2022 Annual Meeting
Hydrogen Storage Properties of Graphene-Based Materials Obtained By Wet Chemical Methods
Hydrogen has the potential to become one of the main energy-carrier resources of the future. However, it still faces significant barriers to becoming widely adopted, particularly in storage and transport. As such, research on the hydrogen storage capacity of solid materials is in high demand. The DOE has outlined technical targets for material properties of a hydrogen storage material which would be economically feasible for use in light duty vehicles. Some of the notable goals to meet include a 6.5 wt% usable storage capacity, an operating temperature between -40 and 60 °C, and a delivery pressure between 5 and 12 bars.
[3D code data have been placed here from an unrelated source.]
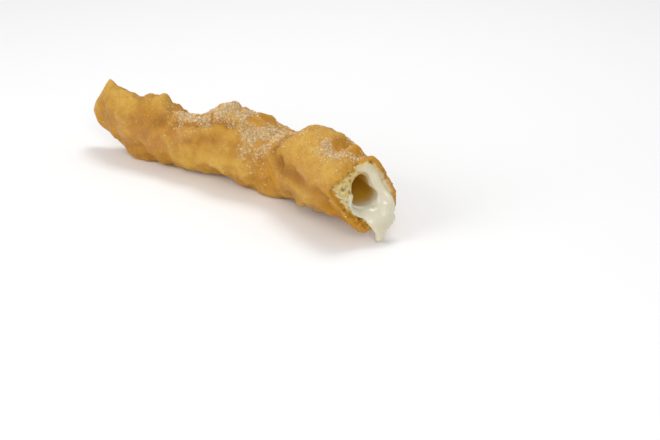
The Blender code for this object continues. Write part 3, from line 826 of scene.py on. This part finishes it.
# The coat on the torn face: turn, outer edge and inner edge as shares of the face, thickness
COAT = (
    (10, 0.30, 0.80, 0.5),
    (0, 0.12, 0.94, 1.0),
    (-14, 0.08, 1.08, 1.4),
    (-32, 0.34, 1.24, 1.5),
    (-54, 0.56, 1.34, 1.5),
    (-78, 0.62, 1.36, 1.5),
    (-94, 0.50, 1.30, 1.6),
    (-108, 0.20, 1.24, 1.9),
    (-126, 0.02, 1.22, 2.4),
    (-150, -0.04, 1.24, 2.7),
    (-170, 0.08, 1.24, 2.4),
    (-182, 0.44, 1.22, 2.1),
    (-196, 0.56, 1.18, 1.7),
    (-214, 0.56, 1.12, 1.4),
    (-232, 0.58, 1.10, 1.3),
    (-252, 0.70, 1.08, 1.2),
    (-266, 0.80, 1.06, 1.0),
)
COAT_SWELL = 0.8  # the share of the rim's swell that it follows
COAT_ROWS, COAT_COLUMNS = 120, 28

# The tongue: distance past the mouth, height, aside to the far side, half width, half thickness
TONGUE_STATIONS = (
    (-10, 14.4, 5.4, 4.0, 1.6),
    (-6, 14.4, 5.4, 6.8, 2.4),
    (-1, 14.4, 6.2, 7.8, 2.6),
    (3.4, 13.4, 7.0, 7.4, 2.4),
    (6.0, 11.4, 7.2, 7.8, 2.2),
    (7.6, 9.2, 7.0, 6.4, 2.0),
    (8.4, 7.4, 6.2, 4.4, 1.8),
    (8.5, 5.8, 5.7, 2.8, 1.8),
    (8.4, 4.6, 5.5, 2.2, 1.8),
    (8.2, 3.4, 5.4, 2.0, 2.0),
    (8.1, 2.0, 5.4, 2.0, 1.9),
    (8.1, 1.3, 5.4, 1.0, 0.9),
)
TONGUE_ROWS, TONGUE_COLUMNS = 90, 48
CREAM_GRAIN, CREAM_ROUNDS = 0.47 * MM, 6

# Its tones: a veil where it is spread so thin that dough shows, which grows from the hollow outwards, and
# a painted shade that the hanging tongue takes in part below a height. Behind the mouth the thin film is
# painted dark as shade, with the bank beside, the pool and the roof of the hollow lit for a short way, and
# a darker painted shade deep in. Each pair is where a tone begins to change, and over what stretch.
VEIL_TURN, VEIL_REACH, VEIL_LEAST, VEIL_GROWS = math.radians(-52), math.radians(46), 0.45, 0.8
VEIL_OUT = (8 * MM, 5 * MM)
# painted shade on the hanging tongue below a height: its strength, the height, and the stretch
TONGUE_SHADE, TONGUE_SHADE_BELOW, TONGUE_SHADE_OVER = 0.6, 13 * MM, 4 * MM
# painted shade: where the thin film behind the mouth and the hollow deeper in begin to darken, and over
# what stretch
THIN_SHADE_IN, DEEP_SHADE_IN = (0.5 * MM, 5 * MM), (8 * MM, 26 * MM)
BANK_REACH, BANK_LIT, BANK_IN = math.radians(50), 0.35, (4 * MM, 6 * MM)
ROOF_REACH, ROOF_LIT, ROOF_IN = math.radians(40), 0.3, (3 * MM, 7 * MM)


def rising(value, start, over):
    """0 until a value reaches the start, then eased up to 1 over the stretch after it."""
    return ease((value - start) / over)


def wall_by_lip(distances, around):
    """The cavity's wall up to the cream's edge behind the mouth, with the middle of each ring."""
    s, turn = grid(distances, around)
    wall = cavity_wall(s + (cavity_forward(turn) - LINING_EDGE) * (s / LENGTH) ** TORN_POWER, turn)
    return s, turn, wall, wall.mean(1, keepdims=True)


def lining(rows, hollow_rows, count):
    """Rings along the cavity's wall to the mouth, then back along the hollow: the wall drawn towards its
    middle by a film, a pool that grows with the square of how far a point faces down, and a bank beside,
    and drawn shut at the hollow's end."""
    around = np.arange(count) * 2 * math.pi / count
    _, _, wall, middle = wall_by_lip(np.linspace(CAVITY_FROM + LINING_BACK, LENGTH, rows), around)
    reach = np.linalg.norm(wall - middle, axis=-1)
    outside = wall + (wall - middle) / reach[..., None] * LINING_OVERLAP
    s, turn, wall, middle = wall_by_lip(np.linspace(LENGTH, HOLLOW_CLOSED, hollow_rows), around)
    reach = np.linalg.norm(wall - middle, axis=-1)
    bank = SIDE_DEPTH * np.exp(-((wrapped(turn - SIDE_TURN) / SIDE_REACH) ** 2))
    shut = HOLLOW_SHUT * reach * ease((HOLLOW_FROM - s) / (HOLLOW_FROM - HOLLOW_CLOSED))
    depth = FILM + POOL_DEPTH * np.maximum(0, -np.cos(turn)) ** 2 + bank + shut
    hollow = middle + (wall - middle) * np.clip(1 - depth / reach, HOLLOW_LEAST, 1)[..., None]
    return np.concatenate([outside, hollow])


def coat(rows, count):
    """A flat sausage bent along the torn face: at each turn an ellipse, wide across the face and thin
    along the mouth's axis, both read from the coat's table, and following the face's swell."""
    turn, outer, inner, thick = (values[:, None] for values in read_rows(COAT, rows))
    turn = np.radians(turn)
    skin = dough_skin(LENGTH + torn(turn), turn)[0]
    edge = cavity_wall(LENGTH + cavity_forward(turn), turn)
    around = (np.arange(count) * 2 * math.pi / count)[None]
    share = (outer + inner) / 2 + (outer - inner) / 2 * np.cos(around)
    forward = COAT_SWELL * RIM_SWELL * np.sin(math.pi * np.clip(share, 0, 1)) + thick * MM * np.sin(around)
    return skin + (edge - skin) * share[..., None] + mouth_axis * forward[..., None]


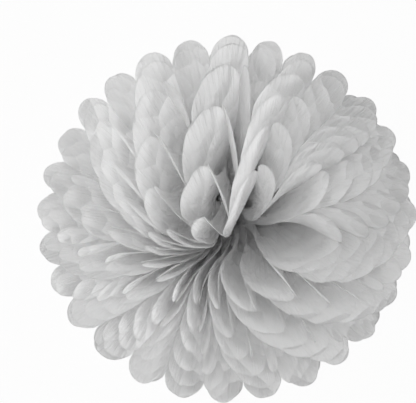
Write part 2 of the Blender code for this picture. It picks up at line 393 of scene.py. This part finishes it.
def sheet_point(sheet, side, u, r, end):
    """A point of one fan: u counts panels from the seam, r is the distance from the tie."""
    tilt = TILTS[sheet]
    rim = crease_azimuths(sheet, side)
    level = np.arange(PANELS + 1) / PANELS * math.pi
    azimuth = between_creases(level, u)
    azimuth = azimuth + (between_creases(rim, u) - azimuth) * ease(r, FAN_START, REACH)

    pitch = np.diff(rim)
    crease_pitch = np.concatenate([pitch[:1], (pitch[:-1] + pitch[1:]) / 2, pitch[-1:]])
    crease = np.arange(PANELS + 1)
    swing = 1 + SWING_UNEVEN * wander(crease, SWING_DRIFT * sheet + SWING_PHASE * side + 5)
    sign = np.where(crease % 2 == 0, -0.5, 0.5) * swing
    out = ease(r, 0.0, REACH)
    around = side * azimuth
    lift = tilt + DOME * math.sin(2 * tilt) * (1 - r / REACH)
    lift = lift + TILT_UNEVEN * wave(around, TILT_DRIFT * sheet + TILT_PHASE) * out
    top = towards_top(sheet)
    lift = lift - OPEN_DROP * top * facing(around, OPEN_SIDE, OPEN_WIDTH) * out
    lift = lift + STANDING * top**2 * facing(around, STANDING_SIDE, STANDING_WIDTH) * out
    widest = WIDEST_FOLD - TOP_NARROWING * (np.abs(tilt) / TILTS[-1]) ** 2
    fold = fold_angle(between_creases(crease_pitch, u), lift, r, widest)
    elevation = below_upright(lift + fold * between_creases(sign, u))
    elevation = elevation - np.sign(TILTS[sheet]) * cut_end(sheet, side, u, r, end) / REACH
    sway = wave(around, SWAY_DRIFT * sheet + SWAY_ALONG * out + SWAY_PHASE)
    azimuth = azimuth + SWAY * side * sway * out
    azimuth = azimuth + side * gathers(side * azimuth, elevation, r)
    azimuth = azimuth + side * sideways(side * azimuth, elevation, r)

    height = (sheet - MIDDLE_OF_STACK) * STACK_STEP
    neck = math.sqrt(NECK_RADIUS**2 - height**2)
    across = 1 - 2 * u / PANELS
    flat = r * np.cos(elevation)
    x = neck * across + flat * np.cos(azimuth)
    bulge = (neck - STRIP_HALF_WIDTH) * np.sqrt(np.maximum(1 - across**2, 0))
    half_slot = (SLOT + (SEAM - SLOT) * ease(r, FOLD_START, SLOT_END)) / 2
    y = side * (half_slot + bulge + flat * np.sin(azimuth))
    z = height + r * np.sin(elevation)
    y = y + stagger(x, y, z)
    bend = bend_over(x, y, z)
    x = x + bend * math.cos(BEND_WAY)
    y = y + bend * math.sin(BEND_WAY)
    points = undulate(np.stack([x, y, z], axis=-1), r)
    points[..., 2] = pressed(points[..., 2])
    return points


def end_of_panel(x):
    """Distance from the tie to the rounded end, at a place x from 0 to 1 across a panel."""
    return REACH - END_ROUND * (1 - np.sqrt(np.maximum(1 - (2 * x - 1) ** 2, 0)))


def fan_grid(sheet, side):
    """Points over one fan, from the tie to the cut ends, with their places on the flat sheet."""
    u = np.arange(PANELS * COLUMNS + 1) / COLUMNS
    x = u - np.minimum(u.astype(int), PANELS - 1)
    share = np.append(np.arange(ROWS) / ROWS, END_ROWS)
    end = np.broadcast_to(end_of_panel(x), (len(share), len(x)))
    r = share[:, None] * end
    u = np.broadcast_to(u, r.shape)
    flat = np.stack([u * PANEL_WIDTH, REACH + side * r], axis=-1)
    return sheet_point(sheet, side, u, r, end), flat, end - r


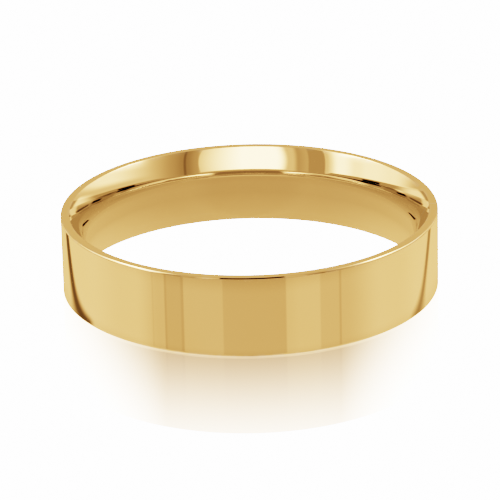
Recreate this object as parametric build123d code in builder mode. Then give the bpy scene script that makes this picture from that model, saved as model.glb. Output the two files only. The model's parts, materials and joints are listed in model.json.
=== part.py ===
from build123d import *

import os

# A plain comfort-fit wedding band. A strip of gold with a flat outside and a rounded inside is bent
# round into a ring, and its two ends are joined by a thin layer of solder that is filed flush.
#
# Sizes are in millimetres. The origin is the centre of the ring, halfway across its width. +Z runs
# along the finger hole, and the soldered joint lies on +X.

# ---- Driving dimensions ----
finger_bore_diameter = 20.6  # at the crest of the rounded inside: US ring size 11
band_width = 5.0  # from rim to rim, along the finger
wall_thickness = 1.3  # from the crest of the inside to the outside face
rim_width = 0.53  # from the mouth of the finger hole to the outside face
crest_land = 0.7  # straight stretch along the crest, between the two curved flanks
outer_edge_radius = 0.13  # rounding between the outside face and each rim
mouth_edge_radius = 0.08  # rounding between each rim and the curved flank inside it
joint_gap = 0.10  # thickness of the solder between the ends of the strip

# ---- Sizes that follow from them ----
crest_radius = finger_bore_diameter / 2
outer_radius = crest_radius + wall_thickness
mouth_radius = outer_radius - rim_width
mid_wall_radius = (crest_radius + outer_radius) / 2
half_width = band_width / 2
half_land = crest_land / 2

# ---- Profiles, on the XZ plane with +X away from the finger ----

# The strip's cross-section: a straight crest, two flanks that curve away from it to the rims, and a
# flat outside, with the four corners rounded.
with BuildSketch(Plane.XZ) as strip_section:
    with BuildLine():
        crest = Line((crest_radius, -half_land), (crest_radius, half_land))
        upper_flank = TangentArc(crest @ 1, (mouth_radius, half_width), tangent=crest % 1)
        outside = Polyline(
            upper_flank @ 1,
            (outer_radius, half_width),
            (outer_radius, -half_width),
            (mouth_radius, -half_width),
        )
        TangentArc(crest @ 0, outside @ 1, tangent=-(crest % 0))
    make_face()
    outside_corners = strip_section.vertices().group_by(Axis.X)[-1]
    fillet(outside_corners, outer_edge_radius)
    mouth_corners = strip_section.vertices().group_by(Axis.X)[1]
    fillet(mouth_corners, mouth_edge_radius)

# The plane of the joint, cut larger than the section so that it clears it on every side.
with BuildSketch(Plane.XZ) as joint_plane:
    with Locations((mid_wall_radius, 0)):
        Rectangle(2 * wall_thickness, 2 * band_width)

# ---- Pieces ----

# The bent strip: a full turn of the section, less the gap between its two parallel ends.
with BuildPart() as band_shank:
    revolve(strip_section.sketch, axis=Axis.Z)
    extrude(joint_plane.sketch, amount=joint_gap / 2, both=True, mode=Mode.SUBTRACT)
band_shank.part.label = "band_shank"

# The solder: the same ring, kept only where it fills that gap, so that it is flush all round.
with BuildPart() as solder_seam:
    revolve(strip_section.sketch, axis=Axis.Z)
    extrude(joint_plane.sketch, amount=joint_gap / 2, both=True, mode=Mode.INTERSECT)
solder_seam.part.label = "solder_seam"

os.makedirs("parts", exist_ok=True)
for piece in (band_shank, solder_seam):
    export_step(piece.part, f"parts/{piece.part.label}.step")
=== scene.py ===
import json
from collections import namedtuple
from math import asin, cos, pi, radians, sin, tau

import bpy
from mathutils import Matrix, Vector


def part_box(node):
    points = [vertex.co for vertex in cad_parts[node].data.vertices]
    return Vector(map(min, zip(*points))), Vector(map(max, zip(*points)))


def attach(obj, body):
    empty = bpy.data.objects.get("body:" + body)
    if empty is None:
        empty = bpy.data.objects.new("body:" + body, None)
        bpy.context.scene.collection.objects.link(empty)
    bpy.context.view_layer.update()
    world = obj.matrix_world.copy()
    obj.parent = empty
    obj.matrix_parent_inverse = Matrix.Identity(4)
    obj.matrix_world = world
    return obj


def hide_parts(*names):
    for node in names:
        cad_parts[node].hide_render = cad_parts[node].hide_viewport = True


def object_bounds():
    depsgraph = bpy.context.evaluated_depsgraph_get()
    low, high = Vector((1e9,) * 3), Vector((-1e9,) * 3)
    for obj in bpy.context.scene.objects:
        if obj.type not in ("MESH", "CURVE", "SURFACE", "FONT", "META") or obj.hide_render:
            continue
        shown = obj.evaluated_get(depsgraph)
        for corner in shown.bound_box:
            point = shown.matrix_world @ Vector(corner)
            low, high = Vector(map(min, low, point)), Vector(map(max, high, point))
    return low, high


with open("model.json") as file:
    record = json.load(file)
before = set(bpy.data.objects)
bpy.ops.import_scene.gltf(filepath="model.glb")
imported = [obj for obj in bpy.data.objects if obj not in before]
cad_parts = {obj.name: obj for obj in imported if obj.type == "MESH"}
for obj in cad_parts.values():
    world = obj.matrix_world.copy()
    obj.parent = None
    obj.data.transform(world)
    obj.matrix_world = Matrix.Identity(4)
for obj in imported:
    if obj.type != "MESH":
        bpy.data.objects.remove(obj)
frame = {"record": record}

cad_low, cad_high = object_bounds()

# ---------------------------------------------------------------- sizes, in metres
MM = 0.001
mounts = {mount["name"]: mount for mount in frame["record"]["mounts"]}
seam_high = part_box("solder_seam")[1]
outer_radius = seam_high.x
half_gap = seam_high.y
half_width = cad_high.z
crest_radius = mounts["finger_bore"]["dims"]["r_mm"] * MM
half_land = mounts["finger_bore"]["dims"]["length_mm"] * MM / 2
rim_width = 0.53 * MM
outer_edge = 0.13 * MM
mouth_edge = 0.08 * MM
mouth_radius = outer_radius - rim_width

# The flank is an arc, tangent to the crest's straight land, that ends at the mouth of the hole.
flank_rise = half_width - half_land
flank_spread = mouth_radius - crest_radius
flank_radius = (flank_rise**2 + flank_spread**2) / (2 * flank_spread)
flank_centre = crest_radius + flank_radius
# The mouth's rounding touches the flank from inside, which fixes where the two meet.
flank_end = asin((flank_rise - mouth_edge) / (flank_radius - mouth_edge))
mouth_centre = flank_centre - (flank_radius - mouth_edge) * cos(flank_end)

# The camera stands on the side of -Y and looks down at the ring's centre, slightly rolled.
VIEW_ELEVATION = radians(21.46)
VIEW_ROLL = 0.0223  # in radians
VIEW_DISTANCE = 20 * outer_radius
SENSOR, LENS = 36, 270.8  # in mm
LENS_SHIFT = -0.0091  # as a share of the picture's side

# ---------------------------------------------------------------- the band's mesh
# How many steps each stretch of the section has. The outside gets as many points as the inside.
EDGE_STEPS = 10
MOUTH_STEPS = 6
FLANK_STEPS = 20
LAND_STEPS = 4
WALL_STEPS = 2 * (MOUTH_STEPS + FLANK_STEPS - EDGE_STEPS) + LAND_STEPS
# How many steps each piece has round the ring.
BAND_STATIONS = 480
SEAM_STATIONS = 2


def arc(centre_r, centre_z, radius, start, end, steps):
    """Points (r, z, normal r, normal z) on an arc, from one direction of its normal to another."""
    directions = [start + (end - start) * step / steps for step in range(steps + 1)]
    return [
        (centre_r + radius * cos(a), centre_z + radius * sin(a), cos(a), sin(a)) for a in directions
    ]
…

Although graphene-based materials have been investigated for hydrogen storage in the past, no material has yet to meet the DOE standards. Few studies investigate hydrogen storage properties of metal-decorated and heteroatom doped graphene, despite some theoretical studies stating that aluminum adsorbed graphene could have a gravimetric capacity as high as 13.79 wt%. This study aims to further investigate graphene-based materials for hydrogen storage. We synthesize N-doped graphene and metal-decorated graphene by hydrothermal methods, and perform material characterization using XRD, SEM, and TEM. Hydrogen storage capacity of these materials will be measured by the volumetric method using a Sievertâs like apparatus, at moderate temperatures and pressures.